## Begin Extracted records

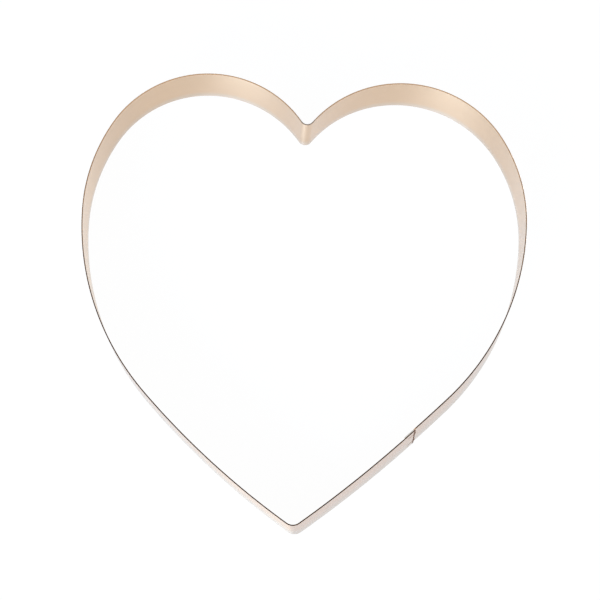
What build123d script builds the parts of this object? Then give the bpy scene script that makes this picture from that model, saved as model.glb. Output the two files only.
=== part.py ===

## End Extracted records
## Begin Extracted records

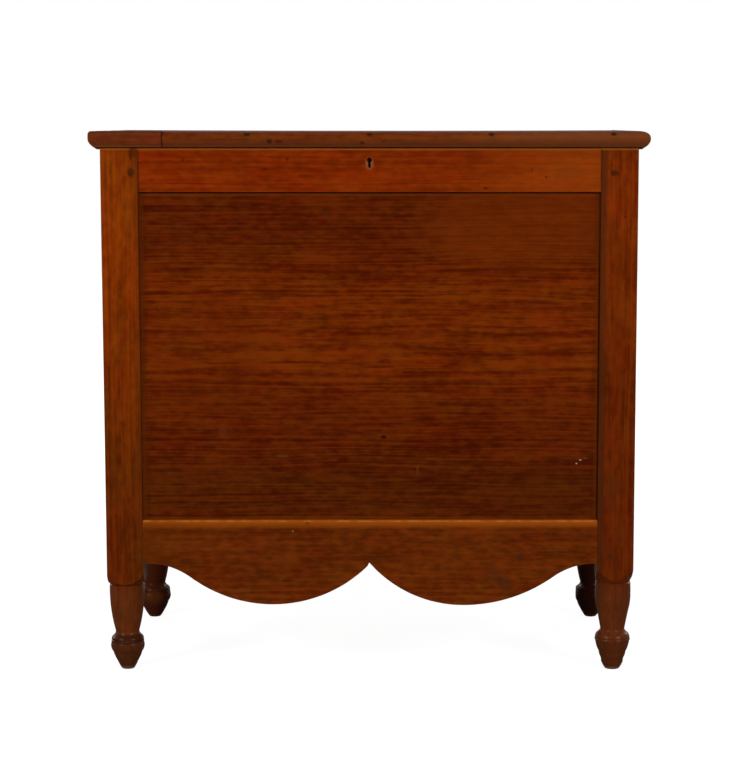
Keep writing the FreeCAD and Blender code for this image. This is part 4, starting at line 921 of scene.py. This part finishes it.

## End Extracted records
## Begin Extracted records

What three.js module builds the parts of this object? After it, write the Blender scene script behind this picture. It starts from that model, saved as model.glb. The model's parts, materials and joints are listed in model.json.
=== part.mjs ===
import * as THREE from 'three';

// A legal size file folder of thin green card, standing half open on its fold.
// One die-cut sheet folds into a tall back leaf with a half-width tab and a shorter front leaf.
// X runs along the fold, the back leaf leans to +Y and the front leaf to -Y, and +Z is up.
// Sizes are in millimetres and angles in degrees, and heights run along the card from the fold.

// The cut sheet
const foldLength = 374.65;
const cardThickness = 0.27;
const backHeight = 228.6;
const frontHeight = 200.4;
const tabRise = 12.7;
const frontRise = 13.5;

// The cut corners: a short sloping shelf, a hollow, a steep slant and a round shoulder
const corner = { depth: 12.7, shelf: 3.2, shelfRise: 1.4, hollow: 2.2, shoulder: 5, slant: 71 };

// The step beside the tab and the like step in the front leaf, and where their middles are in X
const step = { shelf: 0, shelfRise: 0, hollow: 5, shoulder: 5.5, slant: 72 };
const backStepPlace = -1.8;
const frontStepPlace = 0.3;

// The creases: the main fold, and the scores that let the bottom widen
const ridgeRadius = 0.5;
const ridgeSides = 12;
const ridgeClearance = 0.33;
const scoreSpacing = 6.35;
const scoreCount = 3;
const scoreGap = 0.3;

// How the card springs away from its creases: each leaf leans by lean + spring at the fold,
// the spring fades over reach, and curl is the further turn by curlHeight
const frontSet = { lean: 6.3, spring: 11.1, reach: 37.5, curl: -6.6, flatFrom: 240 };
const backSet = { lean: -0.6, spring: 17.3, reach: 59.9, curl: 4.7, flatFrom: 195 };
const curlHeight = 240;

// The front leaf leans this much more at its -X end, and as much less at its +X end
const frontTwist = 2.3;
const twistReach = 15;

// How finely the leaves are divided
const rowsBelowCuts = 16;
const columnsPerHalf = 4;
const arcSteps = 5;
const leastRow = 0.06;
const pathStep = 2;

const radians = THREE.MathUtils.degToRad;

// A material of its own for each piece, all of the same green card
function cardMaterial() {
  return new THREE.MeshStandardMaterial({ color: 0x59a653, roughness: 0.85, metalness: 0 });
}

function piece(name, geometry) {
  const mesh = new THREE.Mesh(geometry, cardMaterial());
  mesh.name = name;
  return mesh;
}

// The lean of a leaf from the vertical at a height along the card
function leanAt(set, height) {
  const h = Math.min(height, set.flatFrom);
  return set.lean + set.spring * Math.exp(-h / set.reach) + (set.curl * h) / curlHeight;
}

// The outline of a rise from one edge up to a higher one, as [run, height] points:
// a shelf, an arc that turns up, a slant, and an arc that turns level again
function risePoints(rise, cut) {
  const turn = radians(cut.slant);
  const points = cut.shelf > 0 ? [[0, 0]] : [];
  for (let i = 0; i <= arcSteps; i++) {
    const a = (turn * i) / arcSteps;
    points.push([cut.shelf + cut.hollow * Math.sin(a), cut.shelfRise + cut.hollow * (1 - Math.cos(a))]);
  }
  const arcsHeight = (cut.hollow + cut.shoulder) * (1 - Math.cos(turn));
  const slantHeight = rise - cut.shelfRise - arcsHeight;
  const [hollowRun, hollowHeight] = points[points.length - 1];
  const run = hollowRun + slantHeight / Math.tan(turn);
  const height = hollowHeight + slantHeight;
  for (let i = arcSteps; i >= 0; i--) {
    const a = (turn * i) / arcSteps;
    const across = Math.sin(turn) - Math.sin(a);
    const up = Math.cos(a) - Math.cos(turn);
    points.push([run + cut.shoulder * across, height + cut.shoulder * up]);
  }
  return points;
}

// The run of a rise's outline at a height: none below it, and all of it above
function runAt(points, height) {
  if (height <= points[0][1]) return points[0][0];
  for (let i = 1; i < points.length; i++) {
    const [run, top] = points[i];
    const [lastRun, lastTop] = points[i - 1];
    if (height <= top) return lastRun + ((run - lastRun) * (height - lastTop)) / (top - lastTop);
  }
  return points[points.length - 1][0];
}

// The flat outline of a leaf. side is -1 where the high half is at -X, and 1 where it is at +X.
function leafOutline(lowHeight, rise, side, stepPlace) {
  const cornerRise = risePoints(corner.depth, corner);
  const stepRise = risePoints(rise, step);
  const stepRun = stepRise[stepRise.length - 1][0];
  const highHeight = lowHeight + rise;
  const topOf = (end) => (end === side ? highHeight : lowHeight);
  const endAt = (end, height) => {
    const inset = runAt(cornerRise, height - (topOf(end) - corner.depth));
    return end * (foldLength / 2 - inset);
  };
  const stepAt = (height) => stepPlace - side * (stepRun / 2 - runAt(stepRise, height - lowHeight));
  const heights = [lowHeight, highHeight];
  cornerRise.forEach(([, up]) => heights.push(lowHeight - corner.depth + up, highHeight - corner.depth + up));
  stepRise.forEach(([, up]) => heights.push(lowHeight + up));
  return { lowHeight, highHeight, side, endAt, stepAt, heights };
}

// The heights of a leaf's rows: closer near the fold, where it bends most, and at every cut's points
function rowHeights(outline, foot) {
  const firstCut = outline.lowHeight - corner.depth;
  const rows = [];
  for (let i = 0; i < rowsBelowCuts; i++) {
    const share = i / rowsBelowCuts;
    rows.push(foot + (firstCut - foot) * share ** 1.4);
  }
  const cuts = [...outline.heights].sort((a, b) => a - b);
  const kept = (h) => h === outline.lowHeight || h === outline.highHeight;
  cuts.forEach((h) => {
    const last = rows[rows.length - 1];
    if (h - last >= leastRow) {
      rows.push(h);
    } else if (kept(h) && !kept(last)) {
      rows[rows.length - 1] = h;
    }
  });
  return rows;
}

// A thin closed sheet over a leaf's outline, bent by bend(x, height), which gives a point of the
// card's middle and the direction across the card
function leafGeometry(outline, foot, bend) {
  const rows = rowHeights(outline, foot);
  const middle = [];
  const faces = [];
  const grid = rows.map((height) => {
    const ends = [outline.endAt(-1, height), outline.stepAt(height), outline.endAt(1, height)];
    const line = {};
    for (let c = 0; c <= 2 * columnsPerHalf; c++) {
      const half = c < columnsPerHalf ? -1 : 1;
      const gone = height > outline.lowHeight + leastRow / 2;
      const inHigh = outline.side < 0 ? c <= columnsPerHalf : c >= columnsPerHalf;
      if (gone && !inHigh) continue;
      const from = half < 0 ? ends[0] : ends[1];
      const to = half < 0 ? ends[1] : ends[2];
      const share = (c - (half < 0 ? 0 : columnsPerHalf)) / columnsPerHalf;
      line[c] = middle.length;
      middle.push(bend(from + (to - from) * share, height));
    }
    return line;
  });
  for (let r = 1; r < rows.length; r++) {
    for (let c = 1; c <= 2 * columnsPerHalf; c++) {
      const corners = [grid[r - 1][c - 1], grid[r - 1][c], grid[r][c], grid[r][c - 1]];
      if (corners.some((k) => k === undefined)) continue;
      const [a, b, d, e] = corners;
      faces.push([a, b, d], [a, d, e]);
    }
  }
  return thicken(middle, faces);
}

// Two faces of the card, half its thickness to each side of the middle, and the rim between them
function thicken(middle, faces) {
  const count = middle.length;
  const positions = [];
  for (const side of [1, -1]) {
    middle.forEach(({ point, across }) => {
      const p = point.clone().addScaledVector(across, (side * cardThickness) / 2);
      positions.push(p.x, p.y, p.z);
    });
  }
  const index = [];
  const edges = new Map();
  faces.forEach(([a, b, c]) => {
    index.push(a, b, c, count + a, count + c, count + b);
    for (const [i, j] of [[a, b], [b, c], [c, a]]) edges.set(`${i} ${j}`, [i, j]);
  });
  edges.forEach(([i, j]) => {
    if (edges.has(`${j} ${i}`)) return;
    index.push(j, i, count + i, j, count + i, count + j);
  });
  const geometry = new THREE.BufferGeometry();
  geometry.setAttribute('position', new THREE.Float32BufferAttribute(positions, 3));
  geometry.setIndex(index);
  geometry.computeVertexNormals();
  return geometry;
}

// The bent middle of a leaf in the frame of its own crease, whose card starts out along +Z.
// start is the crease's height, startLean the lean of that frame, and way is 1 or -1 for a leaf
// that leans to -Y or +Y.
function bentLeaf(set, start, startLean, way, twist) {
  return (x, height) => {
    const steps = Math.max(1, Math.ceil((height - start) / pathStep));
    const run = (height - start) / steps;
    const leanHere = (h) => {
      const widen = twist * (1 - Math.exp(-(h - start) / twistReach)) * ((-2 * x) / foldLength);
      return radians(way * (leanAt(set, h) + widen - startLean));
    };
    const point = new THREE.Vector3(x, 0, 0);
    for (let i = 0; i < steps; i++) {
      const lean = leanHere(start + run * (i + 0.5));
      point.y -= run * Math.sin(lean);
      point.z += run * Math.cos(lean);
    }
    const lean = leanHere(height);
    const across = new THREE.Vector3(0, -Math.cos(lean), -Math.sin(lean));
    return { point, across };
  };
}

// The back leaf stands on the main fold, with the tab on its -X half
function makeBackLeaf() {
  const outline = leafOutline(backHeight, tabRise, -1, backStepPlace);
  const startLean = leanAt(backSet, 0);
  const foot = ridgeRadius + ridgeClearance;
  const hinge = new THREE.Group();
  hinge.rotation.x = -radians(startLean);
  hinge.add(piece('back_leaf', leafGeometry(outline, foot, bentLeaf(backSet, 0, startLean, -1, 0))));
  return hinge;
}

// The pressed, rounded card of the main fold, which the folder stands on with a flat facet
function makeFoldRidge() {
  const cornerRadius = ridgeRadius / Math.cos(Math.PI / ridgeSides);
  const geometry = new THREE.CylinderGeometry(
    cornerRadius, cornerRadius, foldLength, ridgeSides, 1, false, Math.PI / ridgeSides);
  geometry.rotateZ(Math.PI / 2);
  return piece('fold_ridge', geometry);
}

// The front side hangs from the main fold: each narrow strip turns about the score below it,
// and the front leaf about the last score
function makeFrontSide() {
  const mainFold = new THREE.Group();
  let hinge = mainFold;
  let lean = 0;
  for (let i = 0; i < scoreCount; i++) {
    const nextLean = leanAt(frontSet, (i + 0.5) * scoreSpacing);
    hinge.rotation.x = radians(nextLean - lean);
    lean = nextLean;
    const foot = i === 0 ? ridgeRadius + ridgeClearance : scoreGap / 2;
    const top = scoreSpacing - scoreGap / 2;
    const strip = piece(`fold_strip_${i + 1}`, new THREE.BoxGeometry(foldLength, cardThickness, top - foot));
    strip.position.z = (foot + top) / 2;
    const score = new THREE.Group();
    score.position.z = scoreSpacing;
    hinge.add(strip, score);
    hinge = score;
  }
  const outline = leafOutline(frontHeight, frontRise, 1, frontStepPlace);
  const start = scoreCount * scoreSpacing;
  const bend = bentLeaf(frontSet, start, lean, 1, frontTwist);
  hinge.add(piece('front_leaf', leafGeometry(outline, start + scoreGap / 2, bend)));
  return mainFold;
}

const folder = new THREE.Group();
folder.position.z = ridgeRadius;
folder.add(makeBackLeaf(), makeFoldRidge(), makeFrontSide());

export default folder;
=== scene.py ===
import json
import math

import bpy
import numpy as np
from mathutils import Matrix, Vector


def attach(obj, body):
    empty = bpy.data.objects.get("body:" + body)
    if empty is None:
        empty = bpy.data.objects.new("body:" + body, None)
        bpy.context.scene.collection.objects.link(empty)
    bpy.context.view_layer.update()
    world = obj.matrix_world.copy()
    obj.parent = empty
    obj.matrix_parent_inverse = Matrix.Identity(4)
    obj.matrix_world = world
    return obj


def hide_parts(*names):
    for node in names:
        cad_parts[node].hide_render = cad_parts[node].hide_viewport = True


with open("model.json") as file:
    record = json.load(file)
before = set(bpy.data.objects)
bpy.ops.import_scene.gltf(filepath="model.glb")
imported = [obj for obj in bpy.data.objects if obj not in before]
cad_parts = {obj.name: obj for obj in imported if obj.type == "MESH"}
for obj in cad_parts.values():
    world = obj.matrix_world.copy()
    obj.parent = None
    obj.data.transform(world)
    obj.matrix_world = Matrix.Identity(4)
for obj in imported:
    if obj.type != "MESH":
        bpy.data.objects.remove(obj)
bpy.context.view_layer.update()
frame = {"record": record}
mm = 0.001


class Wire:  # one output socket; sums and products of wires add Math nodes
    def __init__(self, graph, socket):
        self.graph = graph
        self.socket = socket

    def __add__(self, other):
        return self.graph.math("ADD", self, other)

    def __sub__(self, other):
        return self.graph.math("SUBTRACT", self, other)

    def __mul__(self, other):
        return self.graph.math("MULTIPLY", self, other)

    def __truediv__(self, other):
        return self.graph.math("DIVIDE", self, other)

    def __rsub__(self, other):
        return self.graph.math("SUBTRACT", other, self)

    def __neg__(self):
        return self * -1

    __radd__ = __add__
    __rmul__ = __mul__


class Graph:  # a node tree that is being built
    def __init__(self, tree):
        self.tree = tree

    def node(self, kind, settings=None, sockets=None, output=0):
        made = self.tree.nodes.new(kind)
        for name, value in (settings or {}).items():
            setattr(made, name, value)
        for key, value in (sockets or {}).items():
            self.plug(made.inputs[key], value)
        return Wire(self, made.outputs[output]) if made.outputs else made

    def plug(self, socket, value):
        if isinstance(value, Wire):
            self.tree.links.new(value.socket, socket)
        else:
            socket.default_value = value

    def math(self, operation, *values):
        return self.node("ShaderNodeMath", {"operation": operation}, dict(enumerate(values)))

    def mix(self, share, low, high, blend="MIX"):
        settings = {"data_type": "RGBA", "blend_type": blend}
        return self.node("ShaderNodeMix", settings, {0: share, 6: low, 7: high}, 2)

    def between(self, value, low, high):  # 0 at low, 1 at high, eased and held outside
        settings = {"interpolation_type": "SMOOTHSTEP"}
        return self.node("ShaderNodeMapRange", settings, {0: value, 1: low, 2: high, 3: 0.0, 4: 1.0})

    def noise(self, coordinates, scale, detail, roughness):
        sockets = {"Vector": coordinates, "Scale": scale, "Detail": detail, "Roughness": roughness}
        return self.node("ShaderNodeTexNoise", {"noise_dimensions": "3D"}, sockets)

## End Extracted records

**Goal of the exercise:** Exactly the lines above from the one with "if empty is" to the one with "for node in", both included, are to be quoted; leave the rest out.

**Task solution:**
    if empty is None:
        empty = bpy.data.objects.new("body:" + body, None)
        bpy.context.scene.collection.objects.link(empty)
    bpy.context.view_layer.update()
    world = obj.matrix_world.copy()
    obj.parent = empty
    obj.matrix_parent_inverse = Matrix.Identity(4)
    obj.matrix_world = world
    return obj


def hide_parts(*names):
    for node in names:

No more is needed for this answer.